Not that long ago a headline like this would have been an obvious April fool’s joke.  To be honest only a real idiot would have fallen for it.  But in his recent letter to shareholders that is basically what Steve Ballmer said.   Sounds Odd. Worlds largest software provider fearing for its life turns to a company it could have killed but instead invested a ton of money into. The circle of life.  With that being said it is a very interesting and historical moment in Microsoft’s history.  With all the talk of Windows 8, tablets and smartphones, in my view this is the biggest gamble Microsoft has taken since it decided to part ways with IBM in the 80’s and ditch OS/2 in favor of something called Windows.

There was a time when the mantra at Microsoft driven by Bill Gates was “You are either a hardware company or a software company, but you cannot be successful at both”.  It held true for quite some time.

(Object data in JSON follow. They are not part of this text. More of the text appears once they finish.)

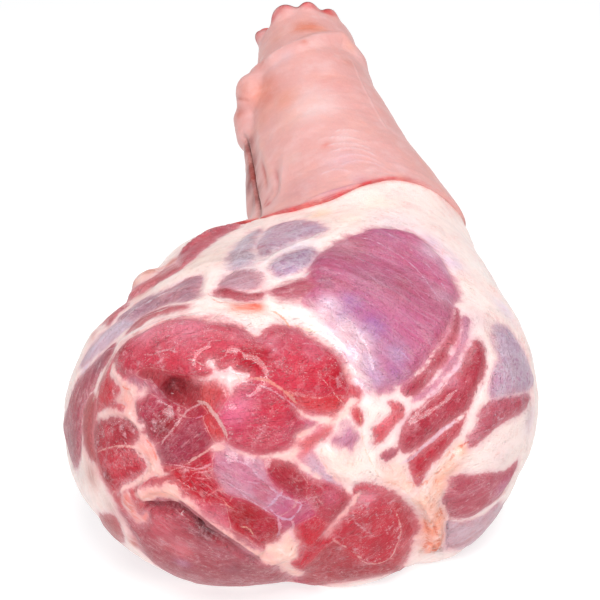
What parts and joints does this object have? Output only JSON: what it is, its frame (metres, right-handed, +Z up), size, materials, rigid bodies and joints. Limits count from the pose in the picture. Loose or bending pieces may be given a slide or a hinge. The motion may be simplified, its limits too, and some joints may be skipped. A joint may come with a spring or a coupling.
{
  "type": "raw pork leg",
  "caption": "Whole raw leg of pork lying down: rounded trimmed ham with a bulging cut face, tapering shank that keeps its rind, and a severed hock end.",
  "frame": {"origin": "under the middle of the leg, on the ground that it rests on", "axes": "+Z up, +Y along the leg from the cut face to the hock, +X to the right when looking at the cut face"},
  "size_m": [0.272, 0.44, 0.225],
  "materials": {
    "meat": "moist raw pork muscle, red to pink with fine fibres, white marbling and a silvery skin in places",
    "fat": "moist creamy white to pink fat and connective tissue",
    "rind": "smooth pale pink pig skin with fine pores and folds, slightly moist",
    "bone": "moist pinkish white bone and gristle"
  },
  "bodies": {
    "root": {"pork_leg": "meat"}
  },
  "joints": []
}
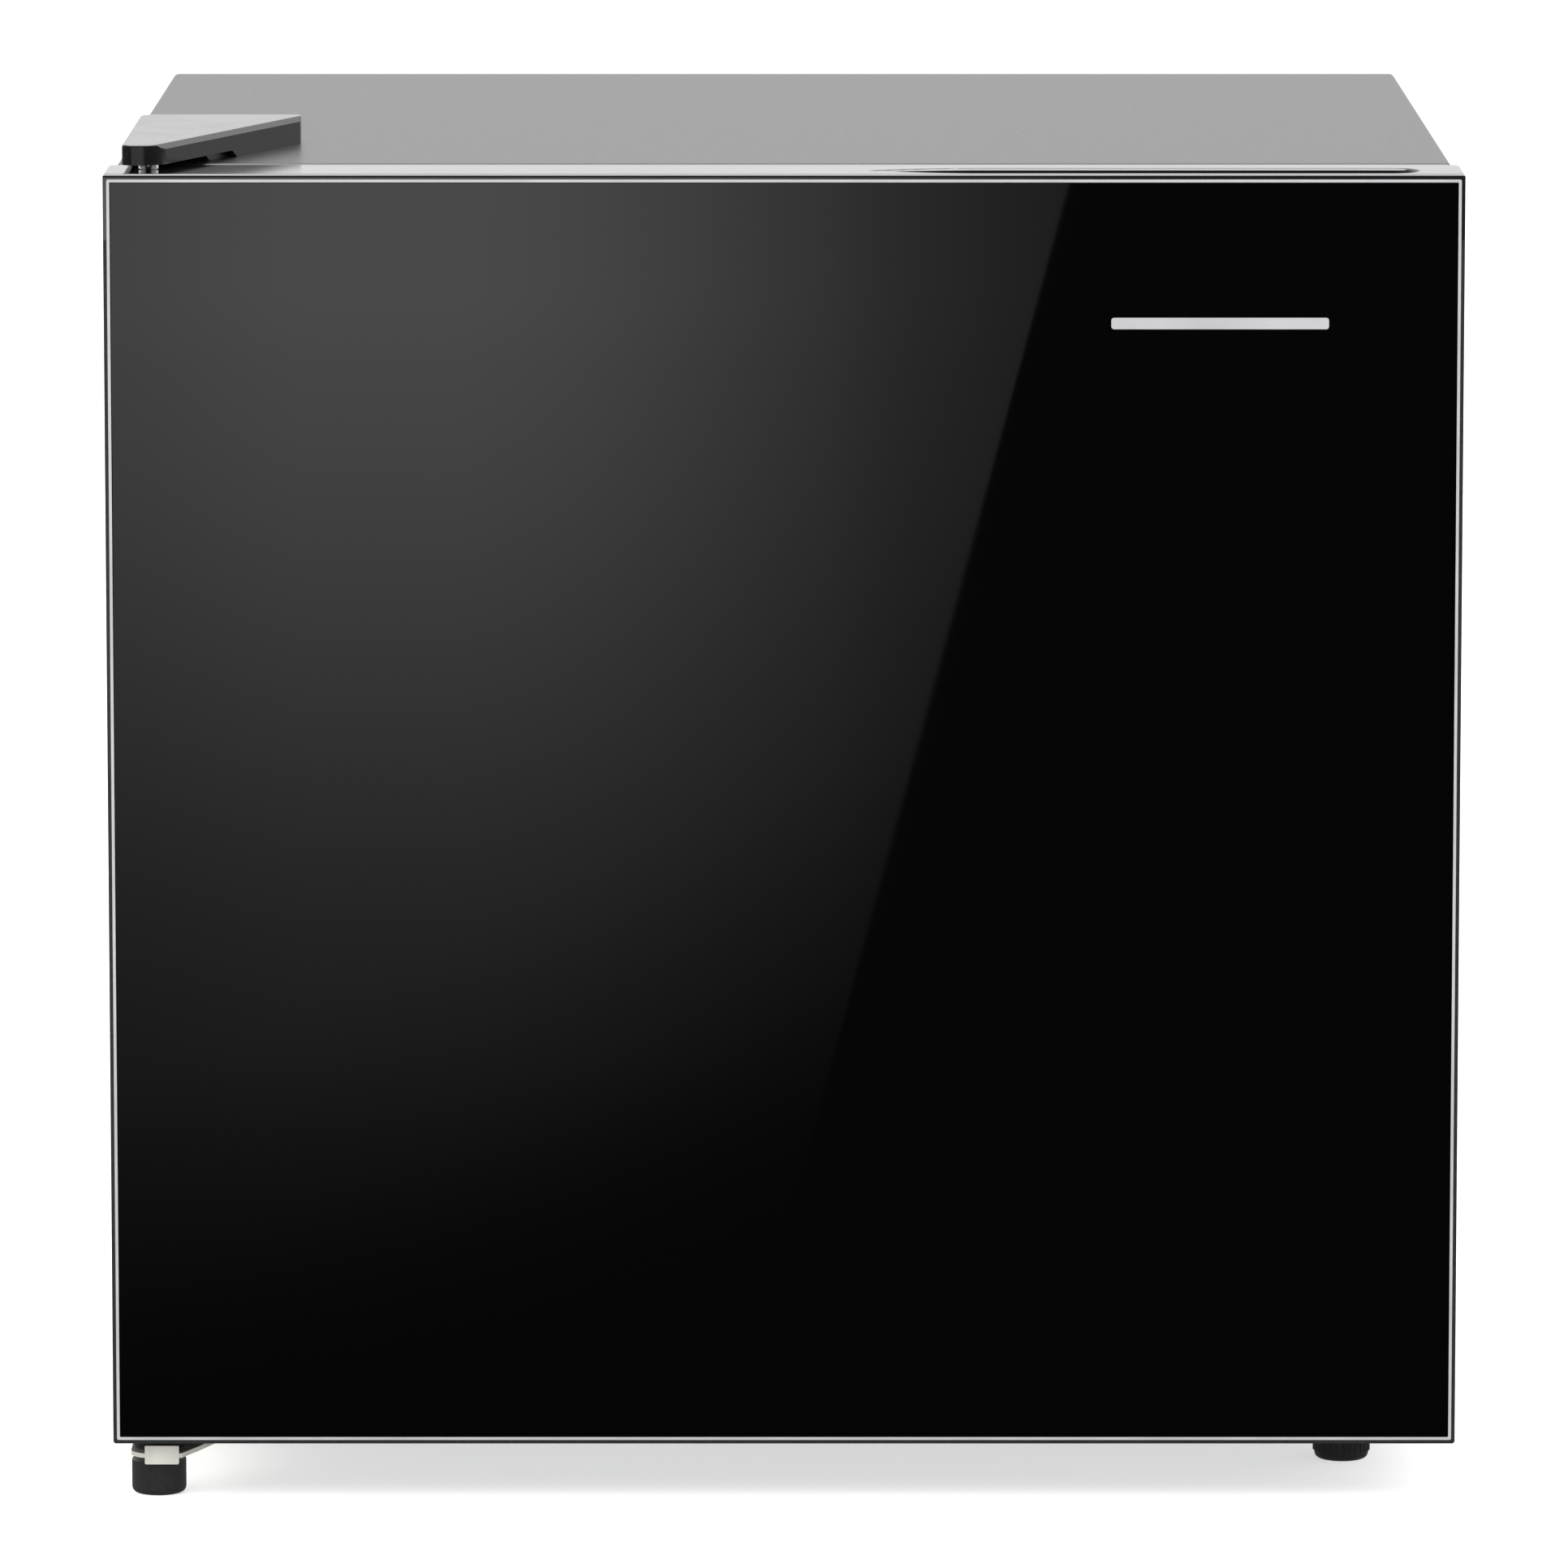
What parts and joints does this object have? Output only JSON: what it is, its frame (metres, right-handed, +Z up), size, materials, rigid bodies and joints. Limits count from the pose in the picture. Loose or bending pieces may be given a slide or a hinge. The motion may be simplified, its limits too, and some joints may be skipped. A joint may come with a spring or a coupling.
{
  "type": "mini fridge",
  "caption": "Cube-shaped compact refrigerator with a left-hung black glass door, wire shelf, small chiller compartment with flap and drip tray, door racks and levelling feet.",
  "frame": {"origin": "on the floor under the middle of the closed object's bounding box", "axes": "+Z up, +X to the right of someone facing the door, +Y to the back; the door's face looks along -Y"},
  "size_m": [0.472, 0.45, 0.478],
  "materials": {
    "painted_steel": "fine-textured black paint",
    "galvanised_steel": "galvanised sheet",
    "zinc_plate": "zinc-plated steel",
    "chromed_steel": "polished chrome",
    "foam": "rigid polyurethane foam",
    "white_plastic": "white moulded polystyrene",
    "clear_plastic": "clear polystyrene",
    "black_plastic": "satin black plastic",
    "gloss_black_plastic": "gloss black plastic",
    "black_glass": "tempered glass with a black back coat",
    "bright_strip": "satin bright strip",
    "grey_rubber": "soft dark grey PVC",
    "black_rubber": "black rubber",
    "magnet": "bonded ferrite strip",
    "aluminium": "bright roll-bonded aluminium",
    "compressor_paint": "gloss black paint",
    "copper": "copper",
    "black_wire": "black enamel",
    "white_wire": "white plastic-coated steel wire"
  },
  "bodies": {
    "cabinet": {"cabinet_wrap": "painted_steel", "bottom_pan": "galvanised_steel", "rear_panel": "painted_steel", "panel_screws": "zinc_plate", "cabinet_foam": "foam", "inner_liner": "white_plastic", "top_hinge_bracket": "painted_steel", "top_hinge_pin": "chromed_steel", "hinge_cover": "black_plastic", "lower_hinge_bracket": "zinc_plate", "lower_hinge_pin": "zinc_plate", "lower_pin_nut": "zinc_plate", "chassis_screws": "zinc_plate", "front_foot_nut": "zinc_plate", "rear_feet": "black_rubber", "compressor_rail": "galvanised_steel", "compressor_grommets": "black_rubber", "compressor_bolts": "zinc_plate", "compressor_lower_shell": "compressor_paint", "compressor_upper_shell": "compressor_paint", "terminal_cover": "black_plastic", "power_inlet_gland": "black_rubber", "condenser_coil": "black_wire", "condenser_wires": "black_wire", "condenser_clips": "black_plastic", "wall_spacers": "black_plastic", "discharge_line": "copper", "suction_line": "copper", "filter_drier": "copper", "capillary_tube": "copper", "chiller_box": "aluminium", "chiller_hangers": "white_plastic", "chiller_frame": "white_plastic", "tray_rails": "white_plastic", "thermostat_housing": "white_plastic", "thermostat_control": "zinc_plate"},
    "door": {"door_frame": "black_plastic", "door_top_cap": "gloss_black_plastic", "door_glass": "black_glass", "glass_trim": "bright_strip", "blank_badge": "bright_strip", "door_foam": "foam", "door_liner": "white_plastic", "door_gasket": "grey_rubber", "gasket_magnets": "magnet", "door_top_bushing": "black_plastic", "door_bottom_bushing": "black_plastic", "lower_rack": "white_plastic", "lower_rack_rail": "chromed_steel", "upper_rack": "white_plastic", "upper_rack_rail": "chromed_steel"},
    "freezer_flap": {"chiller_flap": "white_plastic", "flap_pin": "chromed_steel"},
    "tray": {"drip_tray": "clear_plastic"},
    "shelf": {"wire_shelf": "white_wire"},
    "knob": {"thermostat_knob": "white_plastic", "thermostat_shaft": "zinc_plate"},
    "left_leveller": {"left_foot": "black_plastic"},
    "right_leveller": {"right_foot": "black_plastic", "right_foot_stud": "zinc_plate"}
  },
  "joints": [
    {"name": "door_hinge", "type": "hinge", "parent": "cabinet", "child": "door", "pos_m": [-0.221, -0.206, 0.245], "axis": [0, 0, -1], "range_deg": [0, 120]},
    {"name": "freezer_flap_hinge", "type": "hinge", "parent": "cabinet", "child": "freezer_flap", "pos_m": [-0.0475, -0.061, 0.424], "axis": [-1, 0, 0], "range_deg": [0, 85]},
    {"name": "drip_tray_slide", "type": "slide", "parent": "cabinet", "child": "tray", "axis": [0, -1, 0], "range_m": [0, 0.09]},
    {"name": "shelf_slide", "type": "slide", "parent": "cabinet", "child": "shelf", "axis": [0, -1, 0], "range_m": [0, 0.085]},
    {"name": "thermostat_turn", "type": "hinge", "parent": "cabinet", "child": "knob", "pos_m": [0.147, -0.15, 0.411], "axis": [0, -1, 0], "range_deg": [-150, 150]},
    {"name": "left_foot_screw", "type": "slide", "parent": "cabinet", "child": "left_leveller", "axis": [0, 0, -1], "range_m": [-0.002, 0.004]},
    {"name": "right_foot_screw", "type": "slide", "parent": "cabinet", "child": "right_leveller", "axis": [0, 0, -1], "range_m": [-0.002, 0.004]}
  ]
}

That certainly seemed to be true up until the iPod.  The iPod was truly the first device I remember where Apple got it right and the Microsoft partner system seemed very weak.  It was literally the thumb wheel, but it was so much better than anything else on the market for music devices.  In addition Apple created the software  Eco system with iTunes around the iPod.  The second of course was the launch of the iPhone in 2007, which launched a device that had great software and great performance.  Even the battery life was much better than anything else on the market.  Not just its longevity but it seemed to charge very quickly as well.  Microsoft was dumbfounded when this happened and stuck to its old mantra of trusting partners to come up with the “iPhone killer”.  It has not happened, despite significant improvements in the software.  Apple is now valued more than twice of Microsoft’s market capitalization.  Microsoft needed to change something.

However pas quarter at the shareholders meeting that need for change has seemed to finally happened.  To be clear it first came to light earlier in the year as Microsoft announced it was creating its own line of hardware under the brand name Surface.  Steve talked extensively about possible missteps and the desire to bring hardware and software closer together.  He was quoted as follows:

“Bill did hold up a tablet a number of years ago,” Ballmer said. “And, not that we don’t have good hardware partners, but sometimes getting the innovation right across the seam of hardware and software is difficult unless you do both of them,” Ballmer said at the meeting, held Wednesday in Bellevue, Wash.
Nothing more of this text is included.